Bentley’s ‘revival’ is being referred to as an ‘outpouring.’ The idea is that God is pouring out blessings — and that Christians should seek after these blessings. Among the blessings are, it is claimed, incidences of healing — physical, spiritual and/or emotional healing.
Time will tell, for while there have been reports of healing miracles most, if not all, are poorly documented. That is pretty much par for the course, and one cannot really expect more from a movement whose followers allegedly get visited by angels, see their teeth replaced by gold replicas, or receive gemstones from heaven.
Is it wrong to desire revival? Of course not. But genuine revival is not a ‘Bless Me’ feast for Christians.
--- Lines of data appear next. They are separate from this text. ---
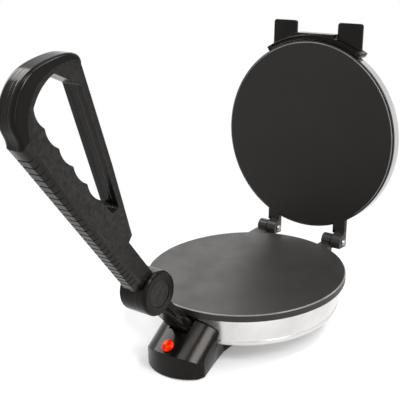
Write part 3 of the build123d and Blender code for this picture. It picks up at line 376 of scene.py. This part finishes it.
COATING = nonstick_coating(
    "nonstick_lower", (0.024, 0.0222, 0.021), (0.033, 0.0305, 0.029), (0.38, 0.48), (0.36, 0.35, 0.34),
    PLATE_CENTRE, (0, 0, 1), PLATE_RADIUS, (0, -1, 0), -75.0 * MM,
)
COATING_LID = nonstick_coating(
    "nonstick_upper", (0.0065, 0.0058, 0.0052), (0.0095, 0.0086, 0.0078), (0.42, 0.52), (0.20, 0.195, 0.19),
    LID_CENTRE, LID_FACE, LID_PLATE_RADIUS, (0, 0, 1), 95.0 * MM,
)
GLOSS = gloss_plastic("gloss_black", (0.15, 0.21))
HANDLE = handle_plastic("handle_black")
GRAINED = textured_plastic("grained_black", (0.005, 0.0046, 0.0043), (0.02, 0.0185, 0.0175))
GRIP = textured_plastic("grip_black", (0.009, 0.0083, 0.0078), (0.014, 0.013, 0.012), 300, 0.08, (0.14, 0.22))
CHROME = polished_steel("polished_steel", (0.16, 0.26), (0.72, 0.708, 0.70), 0.88)
CHROME_LID = polished_steel("polished_steel_lid", (0.14, 0.24), (0.60, 0.59, 0.585), 0.90, True)
STEEL = brushed_steel("brushed_steel")
PIN_STEEL = brushed_steel("pin_heads", (0.36, 0.355, 0.35), (0.25, 0.4))
ELEMENT = brushed_steel("element_sheath", (0.26, 0.25, 0.235), (0.4, 0.55))
LENS_RED = red_lens_plastic("red_lens")
RUBBER = soft_rubber("rubber")

FINISH = {
    "lower_plate": COATING,
    "upper_plate": COATING_LID,
    "lower_shell": CHROME,
    "upper_shell": CHROME_LID,
    "lid_nut": CHROME,
    "hinge_pins": PIN_STEEL,
    "base_housing": GLOSS,
    "press_link": GLOSS,
    "lid_bracket": GLOSS,
    "handle_left": HANDLE,
    "handle_right": HANDLE,
    "palm_grip": GRIP,
    "pivot_caps": GRAINED,
    "base_cover": GRAINED,
    "lamp_body": GRAINED,
    "terminal_block": GRAINED,
    "indicator_lens": LENS_RED,
    "rubber_feet": RUBBER,
    "cord_gland": RUBBER,
    "lower_element": ELEMENT,
    "upper_element": ELEMENT,
    "thermostat": ELEMENT,
}
for name, obj in nodes.items():
    obj.data.materials.clear()
    obj.data.materials.append(FINISH.get(name, STEEL))


# ---- pieces that stand for CAD nodes ----
# The palm grip, in millimetres: its distance along the handle, and its seat and crest there.
PALM_STATIONS = ((22.2, 3.2, 13.2), (75.0, 5.2, 12.0), (140.0, 5.9, 10.8), (213.4, 0.2, 9.35))
PALM_FOOT = 2.0  # reach below the seat, inside the halves
PALM_INSET = 0.03  # within the halves' flat sides
PALM_CHAMFER = 3.9
PALM_CHAMFER_SHARE = 0.80  # of the height from seat to crest
PALM_BULGE = 0.3
PALM_BLEND = 30.0  # length over which the chamfer blends into the band's shoulder
PALM_END_FALL = 3.6
PALM_END_BULGE = 0.65
PALM_BORDER = 0.7  # plain edge beside the ribs
RIB_COUNT = 26
RIB_START = 31.0
RIB_PITCH = 5.7
RIB_GROWTH = 0.045  # the pitch widens towards the loop
RIB_STEP = 0.2  # from the plain edge in to the ribs
GROOVE_HALF = 0.75
GROOVE_DEPTH = 1.0
GROOVE_SIDE_SHARE = 0.6  # of the depth, on the chamfers
ROUNDED_PALM = (0.3 * MM, 35)  # bevel width, and the least angle in degrees that it rounds
ROUNDED_MOULDING = (0.7 * MM, 40)
SAME_POINT = 0.002 * MM
FLAT_ANGLE = math.radians(0.5)


def handle_point(across, along, out):
    """A point in the handle's own frame, in millimetres, as metres at rest."""
    return BARREL_CENTRE + MM * (Vector((across, 0, 0)) + along * HANDLE_ALONG + out * HANDLE_OUT)


def palm_line(along):
    """Seat and crest of the palm grip at a distance from the barrel."""
    for (start, seat, crest), (end, next_seat, next_crest) in zip(PALM_STATIONS, PALM_STATIONS[1:]):
        if along <= end:
            share = (along - start) / (end - start)
            return seat + share * (next_seat - seat), crest + share * (next_crest - crest)
    return PALM_STATIONS[-1][1:]


def palm_section(along, sunk):
    """A ring of points across the palm grip: flat crest, chamfered corners, sunk in the grooves."""
    seat, crest = palm_line(along)
    half = GRIP_HALF_WIDTH / MM - PALM_INSET
    # the chamfer narrows to the band's shoulder at the top end
    share = min(1, (PALM_STATIONS[-1][0] - along) / PALM_BLEND)
    fall = PALM_END_FALL + share * (PALM_CHAMFER_SHARE * (crest - seat) - PALM_END_FALL)
    bulge = PALM_END_BULGE + share * (PALM_BULGE - PALM_END_BULGE)
    low = (half - PALM_BORDER, crest - fall + PALM_BORDER * fall / PALM_CHAMFER)
    top = (half - PALM_CHAMFER, crest)
    in_side = GROOVE_SIDE_SHARE * sunk
    side = [
        (half, seat - PALM_FOOT),
        (half, crest - fall),
        low,
        (low[0] - RIB_STEP - in_side, low[1]),
        ((low[0] + top[0]) / 2 + bulge - in_side, (low[1] + top[1]) / 2 + bulge - in_side),
        (top[0], top[1] - sunk),
    ]
    ring = side + [(-across, out) for across, out in reversed(side)]
    return [handle_point(across, along, out) for across, out in ring]


def palm_rows():
    """Distances along the grip and how deep each row is sunk."""
    rows = [(PALM_STATIONS[0][0], 0)]
    for number in range(RIB_COUNT):
        middle = RIB_START + RIB_PITCH * number + RIB_GROWTH * number**2
        rows += [
            (middle - GROOVE_HALF, 0),
            (middle - 0.5 * GROOVE_HALF, GROOVE_DEPTH),
            (middle + 0.5 * GROOVE_HALF, GROOVE_DEPTH),
            (middle + GROOVE_HALF, 0),
        ]
    return rows + [(PALM_STATIONS[-1][0], 0)]


def mesh_object(name, build):
    """An object in the scene with the built mesh."""
    mesh = bpy.data.meshes.new(name)
    build.to_mesh(mesh)
    build.free()
    made = bpy.data.objects.new(name, mesh)
    bpy.context.scene.collection.objects.link(made)
    return made


def ribbed_palm():
    """The palm grip: a crowned strip with chamfered corners and a rib for every few millimetres."""
    build = bmesh.new()
    rings = [[build.verts.new(point) for point in palm_section(*row)] for row in palm_rows()]
    for ring, following in zip(rings, rings[1:]):
        for here in range(len(ring)):
            there = (here + 1) % len(ring)
            build.faces.new((ring[here], ring[there], following[there], following[here]))
    build.faces.new(rings[0][::-1])
    build.faces.new(rings[-1])
    bmesh.ops.recalc_face_normals(build, faces=build.faces)
    palm = mesh_object("ribbed_palm", build)
    palm.data.materials.append(GRIP)
    round_edges(palm, *ROUNDED_PALM)
    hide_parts("palm_grip")
    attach(palm, "handle")


def round_edges(piece, width, angle):
    """Bevels a piece's sharp edges and smooths the rest."""
    bevel = piece.modifiers.new("rounded", "BEVEL")
    bevel.width = width
    bevel.segments = 2
    bevel.limit_method = "ANGLE"
    bevel.angle_limit = math.radians(angle)
    bevel.harden_normals = True
    piece.data.shade_smooth()


def softened(name, body):
    """A copy of a hard-edged moulding with its corners rounded, which stands for the node."""
    build = bmesh.new()
    build.from_mesh(nodes[name].data)
    bmesh.ops.remove_doubles(build, verts=build.verts, dist=SAME_POINT)
    bmesh.ops.dissolve_limit(build, angle_limit=FLAT_ANGLE, verts=build.verts, edges=build.edges)
    piece = mesh_object(name + "_softened", build)
    piece.data.materials.append(FINISH[name])
    round_edges(piece, *ROUNDED_MOULDING)
    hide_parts(name)
    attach(piece, body)


ribbed_palm()
softened("lid_bracket", "lid")
softened("press_link", "link")


# ---- studio ----
WORLD_LEVEL = 0.20  # what lights the object
WORLD_SEEN = 1.0  # what the camera and reflections see
FLOOR_LIFT = 0.24  # brings the lit floor up to white
FLOOR_SPREAD = (0.14, 0.34)  # the shadow fades into white between these distances
FLOOR_HALF = 6.0
LAMPS_AIM = Vector((0, 0, 0.1))


def seen_directly(tree):
    """One for camera, glossy and transmission rays."""
    path = tree.nodes.new("ShaderNodeLightPath")
    total = path.outputs["Is Camera Ray"]
    for kind in ("Is Glossy Ray", "Is Transmission Ray"):
        total = math_node(tree, "MAXIMUM", total, path.outputs[kind])
    return total


def white_world():
    """White to the eye and in reflections, and a plain level of light on the object."""
    world = bpy.data.worlds.new("studio")
    bpy.context.scene.world = world
    world.use_nodes = True
    tree = world.node_tree
    strength = tree.nodes.new("ShaderNodeMapRange")
    strength.inputs["To Min"].default_value = WORLD_LEVEL
    strength.inputs["To Max"].default_value = WORLD_SEEN
    tree.links.new(seen_directly(tree), strength.inputs["Value"])
    background = tree.nodes["Background"]
    background.inputs["Color"].default_value = (1, 1, 1, 1)
    tree.links.new(strength.outputs["Result"], background.inputs["Strength"])


def pale_floor():
    """A pale floor, white to the eye and in reflections but for the object's shadow near it."""
    build = bmesh.new()
    bmesh.ops.create_grid(build, x_segments=1, y_segments=1, size=FLOOR_HALF)
    floor = mesh_object("floor", build)
    material, tree, shader = new_material("pale_floor")
    shader.inputs["Base Color"].default_value = (0.86, 0.86, 0.86, 1)
    shader.inputs["Roughness"].default_value = 0.9
    shader.inputs["Specular IOR Level"].default_value = 0.1
    lift = node(tree, "ShaderNodeEmission", Strength=FLOOR_LIFT)
    lifted = tree.nodes.new("ShaderNodeAddShader")
    tree.links.new(shader.outputs[0], lifted.inputs[0])
    tree.links.new(lift.outputs[0], lifted.inputs[1])
    white = node(tree, "ShaderNodeEmission", Strength=1.0)
    place = tree.nodes.new("ShaderNodeNewGeometry")
    away = node(tree, "ShaderNodeVectorMath", operation="LENGTH")
    tree.links.new(place.outputs["Position"], away.inputs[0])
    spread = tree.nodes.new("ShaderNodeMapRange")
    spread.interpolation_type = "SMOOTHSTEP"
    spread.inputs["From Min"].default_value = FLOOR_SPREAD[0]
    spread.inputs["From Max"].default_value = FLOOR_SPREAD[1]
    tree.links.new(away.outputs["Value"], spread.inputs["Value"])
    seen = mix_shader(tree, spread.outputs["Result"], lifted.outputs[0], white.outputs[0])
    final = mix_shader(tree, seen_directly(tree), shader.outputs[0], seen)
    tree.links.new(final, tree.nodes["Material Output"].inputs["Surface"])
    floor.data.materials.append(material)


def soft_lamp(name, place, size, radiance):
    """A softbox that faces the object, with the brightness it shows in a reflection."""
    light = bpy.data.lights.new(name, "AREA")
    light.shape = "RECTANGLE"
    light.size, light.size_y = size
    light.energy = radiance * math.pi * size[0] * size[1]
    lamp = bpy.data.objects.new(name, light)
    lamp.location = place
    lamp.rotation_euler = (LAMPS_AIM - Vector(place)).to_track_quat("-Z", "Y").to_euler()
    bpy.context.scene.collection.objects.link(lamp)


white_world()
pale_floor()
soft_lamp("right", (0.93, -0.25, 0.97), (0.34, 0.50), 16)
soft_lamp("left", (-1.10, -0.16, 1.00), (0.60, 0.95), 6.5)
soft_lamp("behind", (-0.95, 1.45, 0.92), (1.2, 0.8), 1.7)
soft_lamp("above", (0.60, 0.32, 1.27), (0.60, 0.30), 11)
soft_lamp("front", (0.26, -0.50, 1.20), (0.50, 0.20), 6)
soft_lamp("low_right", (1.38, -0.62, 0.42), (0.16, 0.75), 4.5)

camera_data = bpy.data.cameras.new("camera")
camera_data.sensor_width = SENSOR
camera_data.lens = LENS
camera = bpy.data.objects.new("camera", camera_data)
turn = Matrix((CAMERA_RIGHT, CAMERA_UP, CAMERA_BACK)).transposed()
camera.matrix_world = Matrix.Translation(CAMERA_PLACE) @ turn.to_4x4()
bpy.context.scene.collection.objects.link(camera)
bpy.context.scene.camera = camera
bpy.context.scene.view_settings.view_transform = "Standard"
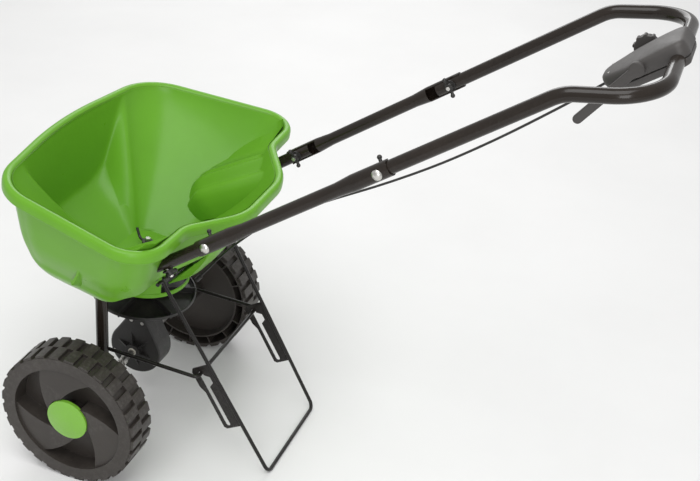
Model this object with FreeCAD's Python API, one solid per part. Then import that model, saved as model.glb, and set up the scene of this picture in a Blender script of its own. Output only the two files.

Rather, it is a move of God in which countless people accept that Jesus died in their place, for their sins — thus enabling them to make peace with God and to receive eternal life with Him.
Genuine revival results not in Christians sounding like they are playing a Biblical version of Dungeons & Dragons, but rather in Christians doing what the Bible tells them to do. Granted, day-to-day sacrifical serving and living in a way that points others to Jesus may not appear to be as exciting as travelling around the world in search of the latest ‘blessings’ and ‘manifestations.’ Yet it is such living that brings true revival — giving life to those who once were dead in their sins, and in doing so building up treasures in heaven.